O modus operandi dos colonizadores de Pandora é o mesmíssimo desde as grandes navegações do século XVI. Os na’vi devem se tornar civilizados e aculturados por bem ou por mal – tanto porque o que mais desejamos, no final das contas, são os recursos naturais das terras deles. Em 2154 não há mais a Compahia de Jesus, logicamente. Mas há as pesquisas “científicas” e sobretudo a “educação”. A personagem de Sigourney Weaver representa esta faceta do processo colonial. Ela tem bom coração e é inquestionavelmente bem intencionada, assim como os padres missionários do século XVI. Mas todos são frutos do seu tempo.

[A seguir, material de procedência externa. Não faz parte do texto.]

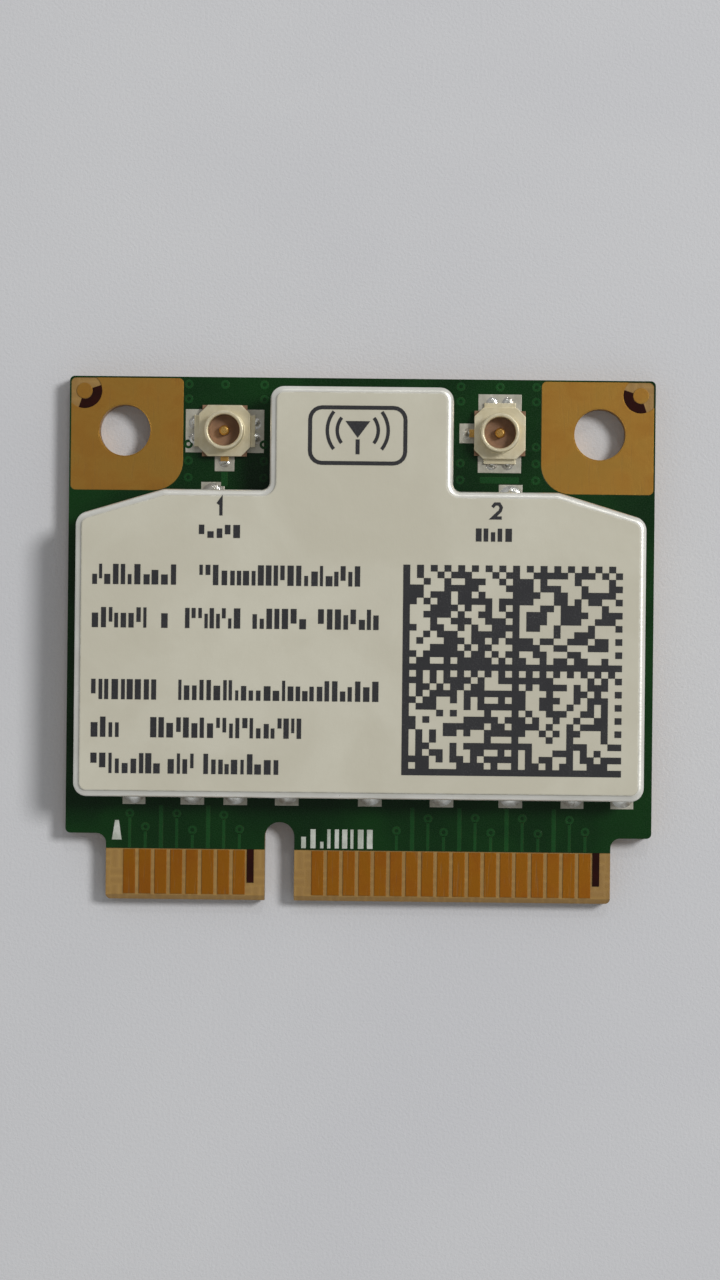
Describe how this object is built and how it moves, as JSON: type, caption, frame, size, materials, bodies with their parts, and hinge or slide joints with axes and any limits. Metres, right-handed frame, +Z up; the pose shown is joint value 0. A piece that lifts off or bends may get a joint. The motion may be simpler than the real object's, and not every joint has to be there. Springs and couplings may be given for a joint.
{
  "type": "laptop wifi card",
  "caption": "Half-length wireless card: notched board with gold edge contacts, screw holes, coaxial antenna connectors and a labelled metal shield.",
  "frame": {"origin": "middle of the board's footprint, on the plane that its underside lies on", "axes": "+X to the right along the contact edge, +Y towards the antenna end, +Z up out of the shielded side"},
  "size_m": [0.0298, 0.0266, 0.0034],
  "materials": {
    "laminate": "bare glass-epoxy laminate",
    "green_mask": "satin green solder mask",
    "gold_plate": "matt gold plating over copper",
    "lid_metal": "satin tinned sheet",
    "fence_metal": "satin tinned sheet",
    "label_film": "matt off-white film",
    "print_ink": "matt black print",
    "solder": "bright solder",
    "connector_metal": "pale gold plating",
    "connector_plastic": "cream moulded base",
    "mould_black": "matt black moulding compound",
    "chip_substrate": "green package substrate",
    "terminal_metal": "tinned terminals",
    "ceramic_tan": "tan ceramic",
    "ceramic_dark": "dark ceramic",
    "ceramic_white": "white ceramic",
    "ceramic_blue": "pale blue ceramic"
  },
  "bodies": {
    "root": {"bore_plating": "gold_plate", "circuit_board": "laminate", "solder_mask_top": "green_mask", "solder_mask_bottom": "green_mask", "edge_contacts_top": "gold_plate", "edge_contacts_bottom": "gold_plate", "mounting_lands_top": "gold_plate", "mounting_lands_bottom": "gold_plate", "alignment_marks": "gold_plate", "shield_land": "gold_plate", "connector_lands": "gold_plate", "component_lands": "gold_plate", "test_lands": "gold_plate", "shield_fence": "fence_metal", "shield_lid": "lid_metal", "shield_solder": "solder", "product_label": "label_film", "label_print": "print_ink", "main_connector_shell": "connector_metal", "main_connector_base": "connector_plastic", "main_connector_pin": "connector_metal", "aux_connector_shell": "connector_metal", "aux_connector_base": "connector_plastic", "aux_connector_pin": "connector_metal", "connector_solder": "solder", "radio_chip": "mould_black", "radio_chip_substrate": "chip_substrate", "radio_chip_balls": "solder", "crystal_base": "ceramic_dark", "crystal_cap": "terminal_metal", "flash_memory": "mould_black", "front_end_module_a": "mould_black", "front_end_module_b": "mould_black", "power_regulator": "mould_black", "leadless_pads": "terminal_metal", "power_inductors": "ceramic_dark", "power_inductor_ends": "terminal_metal", "band_filters": "ceramic_white", "band_filter_ends": "terminal_metal", "capacitors": "ceramic_tan", "capacitor_ends": "terminal_metal", "resistors": "ceramic_dark", "resistor_ends": "terminal_metal", "rf_inductors": "ceramic_blue", "rf_inductor_ends": "terminal_metal"}
  },
  "joints": []
}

Querendo fazer o bem – e até conseguindo, de certa forma – acabam no entanto por contribuir para o grande mal dos povos invadidos e dominados.
É claro que Avatar é uma produção de Hollywood e o bem sempre triunfa no fim. Mas em nossa realidade, as forças representadas pelo jovem executivo Selfridge e pelo coronel Quaritch sempre venceram. Exceto, talvez, no Haiti; mas veja só a história posterior e o atual estado daquele país. Ainda dentro da história das colonizações, Avatar não deixa de se arvorar nos mitos edênicos do paraíso reencontrado: Pandora é um novo Brasil – veja-se o famoso e clássico estudo de Sérgio Buarque de Holanda (“Visão do Paraíso”). Outro mito de que James Cameron se aproveita é o do encontro idílico de um homem e uma mulher que representam o “melhor” dos dois mundos: a civilização e a natureza. A história de Pocahontas e a de nossa Iracema (tão bem contada por José de Alencar) ecoam na de Jake Sully e Neytiri.
Bem, acho que é só. Quam ainda vai ver, divirta-se! E se for assistir ao filme em I-MAX 3D, não se esqueça de tomar um dramin antes (apesar do sono que ele provoca).